> [DO THIS]: Quote the lines that run from the line containing "# Hinge pin" down to the line containing "for node in". Include both of those lines, reproduce each exactly, and omit everything else.

> [SOURCE DATA]:
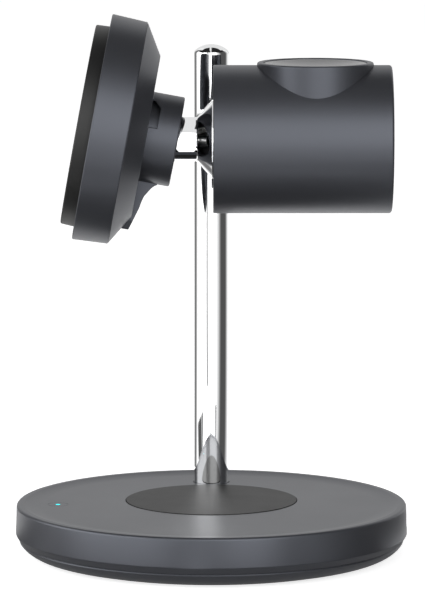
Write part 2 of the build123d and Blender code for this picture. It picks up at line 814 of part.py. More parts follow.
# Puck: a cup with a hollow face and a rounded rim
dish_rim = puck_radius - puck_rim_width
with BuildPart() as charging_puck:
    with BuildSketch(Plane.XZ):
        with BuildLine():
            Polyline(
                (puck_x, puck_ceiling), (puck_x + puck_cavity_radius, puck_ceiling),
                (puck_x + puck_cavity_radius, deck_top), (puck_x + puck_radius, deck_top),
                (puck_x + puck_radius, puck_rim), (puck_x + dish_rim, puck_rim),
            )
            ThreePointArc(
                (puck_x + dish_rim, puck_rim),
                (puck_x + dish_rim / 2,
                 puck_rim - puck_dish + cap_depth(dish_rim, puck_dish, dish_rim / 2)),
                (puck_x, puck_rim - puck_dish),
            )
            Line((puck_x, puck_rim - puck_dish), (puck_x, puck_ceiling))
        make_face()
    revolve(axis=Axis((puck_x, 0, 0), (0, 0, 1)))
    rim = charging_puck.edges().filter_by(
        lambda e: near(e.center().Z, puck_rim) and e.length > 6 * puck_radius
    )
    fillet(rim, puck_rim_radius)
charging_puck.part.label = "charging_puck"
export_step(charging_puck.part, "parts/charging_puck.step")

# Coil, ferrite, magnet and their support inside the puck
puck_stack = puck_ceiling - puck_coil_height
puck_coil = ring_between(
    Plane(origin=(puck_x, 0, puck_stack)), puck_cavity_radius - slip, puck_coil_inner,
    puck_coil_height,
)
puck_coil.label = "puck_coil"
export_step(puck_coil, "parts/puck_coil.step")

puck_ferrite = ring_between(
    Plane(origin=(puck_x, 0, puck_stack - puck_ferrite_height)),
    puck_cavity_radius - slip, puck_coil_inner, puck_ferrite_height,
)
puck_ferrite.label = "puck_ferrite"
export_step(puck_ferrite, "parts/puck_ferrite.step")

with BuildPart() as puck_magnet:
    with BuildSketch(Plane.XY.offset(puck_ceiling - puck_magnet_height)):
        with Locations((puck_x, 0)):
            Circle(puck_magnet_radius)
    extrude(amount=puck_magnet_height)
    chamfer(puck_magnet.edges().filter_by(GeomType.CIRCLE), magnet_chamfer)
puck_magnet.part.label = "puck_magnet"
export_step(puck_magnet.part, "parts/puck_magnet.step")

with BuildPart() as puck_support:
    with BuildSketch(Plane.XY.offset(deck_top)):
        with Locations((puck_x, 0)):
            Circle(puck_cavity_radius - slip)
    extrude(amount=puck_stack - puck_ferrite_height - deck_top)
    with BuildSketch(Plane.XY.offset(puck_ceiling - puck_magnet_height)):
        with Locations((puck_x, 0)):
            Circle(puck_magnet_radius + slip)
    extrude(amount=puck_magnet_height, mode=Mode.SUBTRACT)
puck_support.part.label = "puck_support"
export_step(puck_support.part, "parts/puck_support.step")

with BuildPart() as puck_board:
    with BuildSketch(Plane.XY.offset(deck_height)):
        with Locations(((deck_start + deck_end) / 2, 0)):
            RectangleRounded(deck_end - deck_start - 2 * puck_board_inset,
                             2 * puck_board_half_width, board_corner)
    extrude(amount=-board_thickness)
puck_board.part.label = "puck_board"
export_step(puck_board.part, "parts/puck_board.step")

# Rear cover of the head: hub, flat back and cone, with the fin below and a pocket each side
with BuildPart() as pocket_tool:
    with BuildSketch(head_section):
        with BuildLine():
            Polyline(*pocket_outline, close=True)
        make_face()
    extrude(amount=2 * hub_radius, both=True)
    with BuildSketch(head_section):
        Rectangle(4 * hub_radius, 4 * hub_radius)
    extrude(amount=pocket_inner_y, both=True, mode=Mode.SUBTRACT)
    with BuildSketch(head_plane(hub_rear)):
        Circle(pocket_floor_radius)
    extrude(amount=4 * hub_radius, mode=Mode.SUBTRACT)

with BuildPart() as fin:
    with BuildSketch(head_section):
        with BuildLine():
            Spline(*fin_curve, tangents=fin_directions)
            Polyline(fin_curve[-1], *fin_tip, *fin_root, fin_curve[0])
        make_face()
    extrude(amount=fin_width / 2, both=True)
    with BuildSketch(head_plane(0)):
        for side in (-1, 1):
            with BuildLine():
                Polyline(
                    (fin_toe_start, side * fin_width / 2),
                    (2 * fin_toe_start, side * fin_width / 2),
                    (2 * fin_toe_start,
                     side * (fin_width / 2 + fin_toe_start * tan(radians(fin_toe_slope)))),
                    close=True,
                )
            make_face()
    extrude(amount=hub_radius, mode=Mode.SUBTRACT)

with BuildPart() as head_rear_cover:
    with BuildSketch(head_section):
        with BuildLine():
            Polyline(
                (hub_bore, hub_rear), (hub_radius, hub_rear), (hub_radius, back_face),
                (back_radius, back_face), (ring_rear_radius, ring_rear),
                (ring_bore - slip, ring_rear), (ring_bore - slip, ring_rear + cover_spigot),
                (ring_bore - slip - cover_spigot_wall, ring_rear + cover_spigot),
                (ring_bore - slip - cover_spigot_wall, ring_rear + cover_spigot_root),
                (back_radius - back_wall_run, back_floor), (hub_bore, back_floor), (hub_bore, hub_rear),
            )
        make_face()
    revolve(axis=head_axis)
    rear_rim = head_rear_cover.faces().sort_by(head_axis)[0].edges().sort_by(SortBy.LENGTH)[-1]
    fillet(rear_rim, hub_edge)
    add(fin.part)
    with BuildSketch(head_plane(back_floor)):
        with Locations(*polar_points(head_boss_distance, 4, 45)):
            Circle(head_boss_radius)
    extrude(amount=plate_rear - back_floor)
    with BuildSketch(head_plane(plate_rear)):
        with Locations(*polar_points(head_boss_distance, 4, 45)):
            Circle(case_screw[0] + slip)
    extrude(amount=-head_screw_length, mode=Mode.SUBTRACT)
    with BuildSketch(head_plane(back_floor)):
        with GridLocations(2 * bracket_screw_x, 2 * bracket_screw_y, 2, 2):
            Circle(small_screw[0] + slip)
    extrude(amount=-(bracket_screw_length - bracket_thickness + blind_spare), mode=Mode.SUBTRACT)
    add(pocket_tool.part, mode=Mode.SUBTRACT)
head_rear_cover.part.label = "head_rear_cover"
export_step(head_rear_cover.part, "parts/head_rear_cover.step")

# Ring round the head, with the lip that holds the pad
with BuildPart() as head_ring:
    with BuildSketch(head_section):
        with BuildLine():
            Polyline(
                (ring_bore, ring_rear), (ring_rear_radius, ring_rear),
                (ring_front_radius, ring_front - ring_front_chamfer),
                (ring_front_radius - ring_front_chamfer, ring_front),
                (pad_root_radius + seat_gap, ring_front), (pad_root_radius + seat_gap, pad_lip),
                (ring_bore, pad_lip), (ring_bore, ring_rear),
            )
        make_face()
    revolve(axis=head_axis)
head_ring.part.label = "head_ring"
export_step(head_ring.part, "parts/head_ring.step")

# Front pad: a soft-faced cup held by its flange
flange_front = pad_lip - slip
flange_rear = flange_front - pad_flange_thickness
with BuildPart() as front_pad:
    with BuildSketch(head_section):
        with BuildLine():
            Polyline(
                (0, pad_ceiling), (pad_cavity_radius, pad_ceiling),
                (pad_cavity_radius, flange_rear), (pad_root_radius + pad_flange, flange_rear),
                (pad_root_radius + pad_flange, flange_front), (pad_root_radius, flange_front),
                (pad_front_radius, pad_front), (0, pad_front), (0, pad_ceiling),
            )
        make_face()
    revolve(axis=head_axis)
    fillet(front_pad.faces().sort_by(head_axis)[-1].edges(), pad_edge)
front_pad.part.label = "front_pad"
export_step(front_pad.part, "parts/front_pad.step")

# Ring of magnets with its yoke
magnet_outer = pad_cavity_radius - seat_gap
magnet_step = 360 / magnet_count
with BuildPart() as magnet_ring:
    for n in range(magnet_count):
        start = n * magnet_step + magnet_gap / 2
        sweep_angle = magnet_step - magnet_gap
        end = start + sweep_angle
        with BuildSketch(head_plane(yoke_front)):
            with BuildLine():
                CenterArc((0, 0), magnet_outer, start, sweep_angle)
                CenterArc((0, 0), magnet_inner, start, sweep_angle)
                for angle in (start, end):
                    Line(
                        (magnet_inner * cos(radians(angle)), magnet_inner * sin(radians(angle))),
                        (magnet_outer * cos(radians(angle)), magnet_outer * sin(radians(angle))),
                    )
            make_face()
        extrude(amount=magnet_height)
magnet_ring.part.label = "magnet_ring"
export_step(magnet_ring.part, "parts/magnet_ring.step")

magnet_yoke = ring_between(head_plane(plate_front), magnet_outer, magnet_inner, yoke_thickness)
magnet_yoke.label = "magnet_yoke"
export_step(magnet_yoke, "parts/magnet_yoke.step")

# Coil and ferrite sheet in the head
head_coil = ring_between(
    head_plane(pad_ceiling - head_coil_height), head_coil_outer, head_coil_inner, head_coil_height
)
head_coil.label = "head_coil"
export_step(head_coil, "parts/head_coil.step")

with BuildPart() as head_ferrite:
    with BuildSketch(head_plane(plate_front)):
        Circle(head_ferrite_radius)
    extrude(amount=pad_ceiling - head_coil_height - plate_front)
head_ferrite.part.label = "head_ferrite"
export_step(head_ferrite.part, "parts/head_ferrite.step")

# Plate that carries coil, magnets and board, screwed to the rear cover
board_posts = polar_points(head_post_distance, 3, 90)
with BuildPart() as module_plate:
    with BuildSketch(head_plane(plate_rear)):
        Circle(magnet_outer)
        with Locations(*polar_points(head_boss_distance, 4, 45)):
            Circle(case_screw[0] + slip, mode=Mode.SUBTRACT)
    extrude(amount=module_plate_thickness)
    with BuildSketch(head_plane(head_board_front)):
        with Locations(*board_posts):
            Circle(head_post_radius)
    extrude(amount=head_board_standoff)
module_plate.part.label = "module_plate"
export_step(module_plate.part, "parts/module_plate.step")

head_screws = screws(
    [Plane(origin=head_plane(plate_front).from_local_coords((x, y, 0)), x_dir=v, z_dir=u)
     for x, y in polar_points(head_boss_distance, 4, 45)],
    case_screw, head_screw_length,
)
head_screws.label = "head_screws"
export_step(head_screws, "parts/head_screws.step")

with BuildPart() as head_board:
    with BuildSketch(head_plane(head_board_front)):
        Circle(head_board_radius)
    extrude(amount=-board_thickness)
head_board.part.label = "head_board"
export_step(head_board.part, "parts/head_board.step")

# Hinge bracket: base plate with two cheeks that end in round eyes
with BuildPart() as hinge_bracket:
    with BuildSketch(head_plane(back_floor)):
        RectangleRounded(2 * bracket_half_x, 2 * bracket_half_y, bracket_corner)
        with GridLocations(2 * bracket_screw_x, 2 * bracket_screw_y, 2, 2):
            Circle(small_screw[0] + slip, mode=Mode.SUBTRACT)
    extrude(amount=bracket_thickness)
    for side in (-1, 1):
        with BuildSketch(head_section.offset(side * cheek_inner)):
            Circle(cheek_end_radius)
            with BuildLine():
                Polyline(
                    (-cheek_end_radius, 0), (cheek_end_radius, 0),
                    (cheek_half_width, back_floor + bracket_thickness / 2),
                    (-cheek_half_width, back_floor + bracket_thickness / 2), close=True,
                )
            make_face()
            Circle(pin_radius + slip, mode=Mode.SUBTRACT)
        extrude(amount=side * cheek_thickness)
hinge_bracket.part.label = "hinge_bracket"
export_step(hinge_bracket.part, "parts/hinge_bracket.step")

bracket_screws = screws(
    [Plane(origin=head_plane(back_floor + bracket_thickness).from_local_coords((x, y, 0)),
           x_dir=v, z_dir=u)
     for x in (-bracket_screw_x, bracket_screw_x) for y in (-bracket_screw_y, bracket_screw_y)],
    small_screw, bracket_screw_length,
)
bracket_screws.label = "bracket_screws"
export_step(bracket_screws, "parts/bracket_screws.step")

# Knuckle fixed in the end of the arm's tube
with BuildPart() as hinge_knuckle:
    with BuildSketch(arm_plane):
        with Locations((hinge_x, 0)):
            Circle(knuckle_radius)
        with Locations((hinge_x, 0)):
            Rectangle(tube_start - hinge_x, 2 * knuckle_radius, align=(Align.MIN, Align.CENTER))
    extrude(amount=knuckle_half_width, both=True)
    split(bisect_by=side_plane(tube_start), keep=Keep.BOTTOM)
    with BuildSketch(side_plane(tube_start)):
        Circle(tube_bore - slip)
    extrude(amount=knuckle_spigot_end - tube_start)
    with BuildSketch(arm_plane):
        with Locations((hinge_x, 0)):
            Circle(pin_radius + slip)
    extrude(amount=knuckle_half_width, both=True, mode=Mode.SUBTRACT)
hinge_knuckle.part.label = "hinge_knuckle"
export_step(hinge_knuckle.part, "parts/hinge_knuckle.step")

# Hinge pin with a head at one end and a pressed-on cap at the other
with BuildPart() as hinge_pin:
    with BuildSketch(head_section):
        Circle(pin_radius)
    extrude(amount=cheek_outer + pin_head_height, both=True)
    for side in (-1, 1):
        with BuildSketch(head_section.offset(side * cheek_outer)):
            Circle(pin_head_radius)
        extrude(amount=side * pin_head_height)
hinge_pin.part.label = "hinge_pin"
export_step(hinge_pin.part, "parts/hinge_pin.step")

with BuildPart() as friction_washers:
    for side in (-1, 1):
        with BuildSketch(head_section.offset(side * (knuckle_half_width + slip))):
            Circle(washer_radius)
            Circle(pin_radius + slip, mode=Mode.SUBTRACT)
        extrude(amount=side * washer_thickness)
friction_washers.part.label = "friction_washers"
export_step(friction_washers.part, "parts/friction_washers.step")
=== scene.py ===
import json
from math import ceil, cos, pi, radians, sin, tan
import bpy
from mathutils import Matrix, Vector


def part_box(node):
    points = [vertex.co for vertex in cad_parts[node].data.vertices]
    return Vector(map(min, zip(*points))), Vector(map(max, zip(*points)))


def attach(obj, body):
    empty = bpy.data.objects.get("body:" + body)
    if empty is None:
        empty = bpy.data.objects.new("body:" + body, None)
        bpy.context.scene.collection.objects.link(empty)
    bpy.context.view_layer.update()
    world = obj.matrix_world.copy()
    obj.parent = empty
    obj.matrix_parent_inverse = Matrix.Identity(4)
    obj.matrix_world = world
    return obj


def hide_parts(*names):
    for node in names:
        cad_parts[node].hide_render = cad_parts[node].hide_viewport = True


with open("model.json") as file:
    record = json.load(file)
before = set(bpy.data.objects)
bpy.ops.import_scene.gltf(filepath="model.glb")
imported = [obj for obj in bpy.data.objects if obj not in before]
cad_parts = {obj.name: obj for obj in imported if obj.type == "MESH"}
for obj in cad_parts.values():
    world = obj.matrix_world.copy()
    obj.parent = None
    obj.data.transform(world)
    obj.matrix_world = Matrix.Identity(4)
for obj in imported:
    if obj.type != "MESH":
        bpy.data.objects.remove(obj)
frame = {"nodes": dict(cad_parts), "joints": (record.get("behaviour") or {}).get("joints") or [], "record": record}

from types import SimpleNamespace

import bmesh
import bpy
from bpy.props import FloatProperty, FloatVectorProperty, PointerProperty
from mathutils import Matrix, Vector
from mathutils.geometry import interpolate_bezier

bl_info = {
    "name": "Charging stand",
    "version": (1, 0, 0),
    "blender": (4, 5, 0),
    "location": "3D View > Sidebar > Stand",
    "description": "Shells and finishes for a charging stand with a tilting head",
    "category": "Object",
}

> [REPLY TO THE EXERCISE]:
# Hinge pin with a head at one end and a pressed-on cap at the other
with BuildPart() as hinge_pin:
    with BuildSketch(head_section):
        Circle(pin_radius)
    extrude(amount=cheek_outer + pin_head_height, both=True)
    for side in (-1, 1):
        with BuildSketch(head_section.offset(side * cheek_outer)):
            Circle(pin_head_radius)
        extrude(amount=side * pin_head_height)
hinge_pin.part.label = "hinge_pin"
export_step(hinge_pin.part, "parts/hinge_pin.step")

with BuildPart() as friction_washers:
    for side in (-1, 1):
        with BuildSketch(head_section.offset(side * (knuckle_half_width + slip))):
            Circle(washer_radius)
            Circle(pin_radius + slip, mode=Mode.SUBTRACT)
        extrude(amount=side * washer_thickness)
friction_washers.part.label = "friction_washers"
export_step(friction_washers.part, "parts/friction_washers.step")
=== scene.py ===
import json
from math import ceil, cos, pi, radians, sin, tan
import bpy
from mathutils import Matrix, Vector


def part_box(node):
    points = [vertex.co for vertex in cad_parts[node].data.vertices]
    return Vector(map(min, zip(*points))), Vector(map(max, zip(*points)))


def attach(obj, body):
    empty = bpy.data.objects.get("body:" + body)
    if empty is None:
        empty = bpy.data.objects.new("body:" + body, None)
        bpy.context.scene.collection.objects.link(empty)
    bpy.context.view_layer.update()
    world = obj.matrix_world.copy()
    obj.parent = empty
    obj.matrix_parent_inverse = Matrix.Identity(4)
    obj.matrix_world = world
    return obj


def hide_parts(*names):
    for node in names:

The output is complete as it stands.